» Job
Write out exactly the lines below that run from the one containing "outer_coating = make_outer_coating()" through the one containing "points = [vertex.co", both included, with no other lines.

── Dataset excerpts ──

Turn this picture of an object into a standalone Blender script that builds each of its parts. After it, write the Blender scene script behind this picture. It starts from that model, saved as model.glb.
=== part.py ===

───
── Dataset excerpts ──

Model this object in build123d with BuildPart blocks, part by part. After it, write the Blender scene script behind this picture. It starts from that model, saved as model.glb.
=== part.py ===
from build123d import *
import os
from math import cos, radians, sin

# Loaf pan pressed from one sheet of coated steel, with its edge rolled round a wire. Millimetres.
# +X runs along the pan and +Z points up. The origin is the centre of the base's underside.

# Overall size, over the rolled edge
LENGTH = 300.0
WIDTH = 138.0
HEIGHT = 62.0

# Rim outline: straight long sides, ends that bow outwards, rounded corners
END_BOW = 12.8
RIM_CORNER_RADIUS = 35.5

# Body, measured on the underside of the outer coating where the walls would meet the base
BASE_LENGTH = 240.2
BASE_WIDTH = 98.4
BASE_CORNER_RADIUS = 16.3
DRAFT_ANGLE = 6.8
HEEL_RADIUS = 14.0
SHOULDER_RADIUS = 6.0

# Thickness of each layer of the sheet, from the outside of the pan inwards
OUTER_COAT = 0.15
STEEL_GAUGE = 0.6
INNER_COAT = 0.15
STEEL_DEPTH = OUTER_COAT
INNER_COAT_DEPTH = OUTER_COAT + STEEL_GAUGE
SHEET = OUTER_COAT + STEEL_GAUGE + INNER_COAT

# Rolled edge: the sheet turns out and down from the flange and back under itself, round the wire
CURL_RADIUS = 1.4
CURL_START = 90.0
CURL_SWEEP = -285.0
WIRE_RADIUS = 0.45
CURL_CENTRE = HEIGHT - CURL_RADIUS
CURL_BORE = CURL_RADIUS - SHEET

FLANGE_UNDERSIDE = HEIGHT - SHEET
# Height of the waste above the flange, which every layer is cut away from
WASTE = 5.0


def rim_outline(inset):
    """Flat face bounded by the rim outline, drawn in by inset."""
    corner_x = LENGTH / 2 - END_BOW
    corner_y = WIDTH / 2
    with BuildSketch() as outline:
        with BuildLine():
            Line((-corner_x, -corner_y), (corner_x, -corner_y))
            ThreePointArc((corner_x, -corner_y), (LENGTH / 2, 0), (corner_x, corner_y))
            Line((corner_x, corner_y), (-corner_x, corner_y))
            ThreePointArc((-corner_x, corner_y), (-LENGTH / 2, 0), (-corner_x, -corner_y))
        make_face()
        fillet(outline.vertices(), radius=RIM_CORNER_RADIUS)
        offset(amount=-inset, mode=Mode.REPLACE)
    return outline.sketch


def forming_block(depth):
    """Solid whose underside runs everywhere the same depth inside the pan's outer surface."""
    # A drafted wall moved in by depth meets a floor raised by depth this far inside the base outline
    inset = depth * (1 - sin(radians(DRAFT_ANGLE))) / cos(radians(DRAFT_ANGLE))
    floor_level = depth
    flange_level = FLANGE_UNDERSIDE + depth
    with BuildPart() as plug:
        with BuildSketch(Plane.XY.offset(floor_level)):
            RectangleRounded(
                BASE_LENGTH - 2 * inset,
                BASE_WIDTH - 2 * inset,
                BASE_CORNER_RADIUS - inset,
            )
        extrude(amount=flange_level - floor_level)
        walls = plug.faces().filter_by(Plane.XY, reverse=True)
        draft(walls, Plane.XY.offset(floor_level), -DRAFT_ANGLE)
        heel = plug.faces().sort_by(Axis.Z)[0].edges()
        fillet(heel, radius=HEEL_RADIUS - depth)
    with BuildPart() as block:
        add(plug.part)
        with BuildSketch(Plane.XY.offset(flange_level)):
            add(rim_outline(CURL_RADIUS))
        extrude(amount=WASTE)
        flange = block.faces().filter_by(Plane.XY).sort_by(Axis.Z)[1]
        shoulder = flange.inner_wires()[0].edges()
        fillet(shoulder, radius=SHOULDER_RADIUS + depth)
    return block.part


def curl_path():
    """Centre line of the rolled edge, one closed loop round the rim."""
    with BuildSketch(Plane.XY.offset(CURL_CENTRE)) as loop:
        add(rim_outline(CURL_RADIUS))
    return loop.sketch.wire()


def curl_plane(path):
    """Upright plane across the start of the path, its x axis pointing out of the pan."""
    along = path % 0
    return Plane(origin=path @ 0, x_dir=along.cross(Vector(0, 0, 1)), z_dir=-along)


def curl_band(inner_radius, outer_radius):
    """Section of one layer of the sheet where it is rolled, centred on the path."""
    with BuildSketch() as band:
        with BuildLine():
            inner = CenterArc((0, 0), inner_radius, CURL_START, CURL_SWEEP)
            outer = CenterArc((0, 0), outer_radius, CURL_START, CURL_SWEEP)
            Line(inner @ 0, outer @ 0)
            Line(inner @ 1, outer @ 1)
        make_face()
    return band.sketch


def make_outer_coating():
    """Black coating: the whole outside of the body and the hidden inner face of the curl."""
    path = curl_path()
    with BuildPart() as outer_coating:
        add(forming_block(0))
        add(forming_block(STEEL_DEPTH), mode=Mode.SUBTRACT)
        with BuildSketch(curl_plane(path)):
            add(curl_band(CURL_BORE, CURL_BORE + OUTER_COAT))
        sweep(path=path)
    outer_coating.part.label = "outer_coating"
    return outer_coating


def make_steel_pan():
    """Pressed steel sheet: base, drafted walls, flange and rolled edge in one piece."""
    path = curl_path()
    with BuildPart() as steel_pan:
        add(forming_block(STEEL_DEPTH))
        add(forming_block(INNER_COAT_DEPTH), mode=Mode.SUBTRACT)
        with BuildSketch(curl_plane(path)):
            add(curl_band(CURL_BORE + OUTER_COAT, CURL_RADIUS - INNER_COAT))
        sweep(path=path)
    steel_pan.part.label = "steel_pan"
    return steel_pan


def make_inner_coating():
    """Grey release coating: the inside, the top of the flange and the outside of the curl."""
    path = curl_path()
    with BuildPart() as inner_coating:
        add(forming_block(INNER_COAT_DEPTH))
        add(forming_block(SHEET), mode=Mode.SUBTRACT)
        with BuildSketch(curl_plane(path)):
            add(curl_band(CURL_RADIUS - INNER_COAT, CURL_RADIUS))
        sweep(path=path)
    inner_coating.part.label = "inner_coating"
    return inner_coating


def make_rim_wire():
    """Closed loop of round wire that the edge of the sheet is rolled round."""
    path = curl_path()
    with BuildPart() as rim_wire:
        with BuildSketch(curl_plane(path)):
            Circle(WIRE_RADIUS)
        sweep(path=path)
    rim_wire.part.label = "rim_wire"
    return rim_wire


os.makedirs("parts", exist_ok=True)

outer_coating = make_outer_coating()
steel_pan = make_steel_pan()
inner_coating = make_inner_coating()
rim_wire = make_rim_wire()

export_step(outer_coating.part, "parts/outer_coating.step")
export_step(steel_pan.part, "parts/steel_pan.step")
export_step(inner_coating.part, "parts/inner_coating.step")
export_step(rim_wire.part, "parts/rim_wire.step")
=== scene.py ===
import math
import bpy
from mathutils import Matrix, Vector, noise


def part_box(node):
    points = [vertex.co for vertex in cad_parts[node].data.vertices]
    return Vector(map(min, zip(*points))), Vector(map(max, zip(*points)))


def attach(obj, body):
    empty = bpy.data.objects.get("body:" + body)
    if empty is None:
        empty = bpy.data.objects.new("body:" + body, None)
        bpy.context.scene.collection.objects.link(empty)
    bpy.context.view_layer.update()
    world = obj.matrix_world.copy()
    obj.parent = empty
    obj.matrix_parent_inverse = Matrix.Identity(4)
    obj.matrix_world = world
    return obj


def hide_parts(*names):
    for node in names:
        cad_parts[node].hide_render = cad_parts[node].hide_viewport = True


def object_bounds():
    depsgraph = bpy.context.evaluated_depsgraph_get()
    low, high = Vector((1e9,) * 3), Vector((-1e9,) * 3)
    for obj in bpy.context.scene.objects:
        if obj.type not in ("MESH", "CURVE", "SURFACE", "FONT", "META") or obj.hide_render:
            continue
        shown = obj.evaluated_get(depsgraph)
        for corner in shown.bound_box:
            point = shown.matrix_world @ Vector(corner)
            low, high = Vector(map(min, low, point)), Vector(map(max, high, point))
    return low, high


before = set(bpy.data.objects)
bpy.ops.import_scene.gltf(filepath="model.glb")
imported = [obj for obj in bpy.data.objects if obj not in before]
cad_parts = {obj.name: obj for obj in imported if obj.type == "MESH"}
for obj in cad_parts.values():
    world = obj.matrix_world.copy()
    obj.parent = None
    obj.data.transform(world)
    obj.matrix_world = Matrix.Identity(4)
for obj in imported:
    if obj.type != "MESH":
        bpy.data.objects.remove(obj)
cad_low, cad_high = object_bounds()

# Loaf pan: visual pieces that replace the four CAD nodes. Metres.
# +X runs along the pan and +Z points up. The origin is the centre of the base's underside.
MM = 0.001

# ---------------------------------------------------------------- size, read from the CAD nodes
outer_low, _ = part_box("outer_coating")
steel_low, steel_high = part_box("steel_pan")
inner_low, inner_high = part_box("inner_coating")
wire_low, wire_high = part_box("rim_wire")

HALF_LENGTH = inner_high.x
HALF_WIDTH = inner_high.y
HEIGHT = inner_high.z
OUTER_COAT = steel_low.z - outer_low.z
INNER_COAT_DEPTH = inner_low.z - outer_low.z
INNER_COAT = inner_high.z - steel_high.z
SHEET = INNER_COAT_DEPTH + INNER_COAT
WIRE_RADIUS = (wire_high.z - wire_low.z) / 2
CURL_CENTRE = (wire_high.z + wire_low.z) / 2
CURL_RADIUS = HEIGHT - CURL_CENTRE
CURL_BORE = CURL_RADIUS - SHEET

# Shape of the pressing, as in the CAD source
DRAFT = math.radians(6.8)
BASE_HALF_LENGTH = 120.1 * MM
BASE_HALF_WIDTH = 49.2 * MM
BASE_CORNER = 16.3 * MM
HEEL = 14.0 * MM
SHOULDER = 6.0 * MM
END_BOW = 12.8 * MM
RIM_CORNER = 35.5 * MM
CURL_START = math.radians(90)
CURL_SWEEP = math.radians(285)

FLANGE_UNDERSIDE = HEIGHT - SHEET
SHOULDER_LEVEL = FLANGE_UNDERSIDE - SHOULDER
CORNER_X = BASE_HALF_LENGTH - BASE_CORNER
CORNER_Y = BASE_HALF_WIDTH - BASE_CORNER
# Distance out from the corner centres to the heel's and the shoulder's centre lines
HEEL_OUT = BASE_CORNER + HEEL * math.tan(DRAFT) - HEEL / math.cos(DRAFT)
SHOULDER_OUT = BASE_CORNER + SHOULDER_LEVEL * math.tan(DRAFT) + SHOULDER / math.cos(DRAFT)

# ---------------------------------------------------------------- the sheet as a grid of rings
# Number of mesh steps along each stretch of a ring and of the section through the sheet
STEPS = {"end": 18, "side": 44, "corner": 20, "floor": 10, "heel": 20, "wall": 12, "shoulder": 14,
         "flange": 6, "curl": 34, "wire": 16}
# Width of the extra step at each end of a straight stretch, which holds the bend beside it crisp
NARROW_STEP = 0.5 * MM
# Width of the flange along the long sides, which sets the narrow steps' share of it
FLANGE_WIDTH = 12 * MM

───

» Written response
outer_coating = make_outer_coating()
steel_pan = make_steel_pan()
inner_coating = make_inner_coating()
rim_wire = make_rim_wire()

export_step(outer_coating.part, "parts/outer_coating.step")
export_step(steel_pan.part, "parts/steel_pan.step")
export_step(inner_coating.part, "parts/inner_coating.step")
export_step(rim_wire.part, "parts/rim_wire.step")
=== scene.py ===
import math
import bpy
from mathutils import Matrix, Vector, noise


def part_box(node):
    points = [vertex.co for vertex in cad_parts[node].data.vertices]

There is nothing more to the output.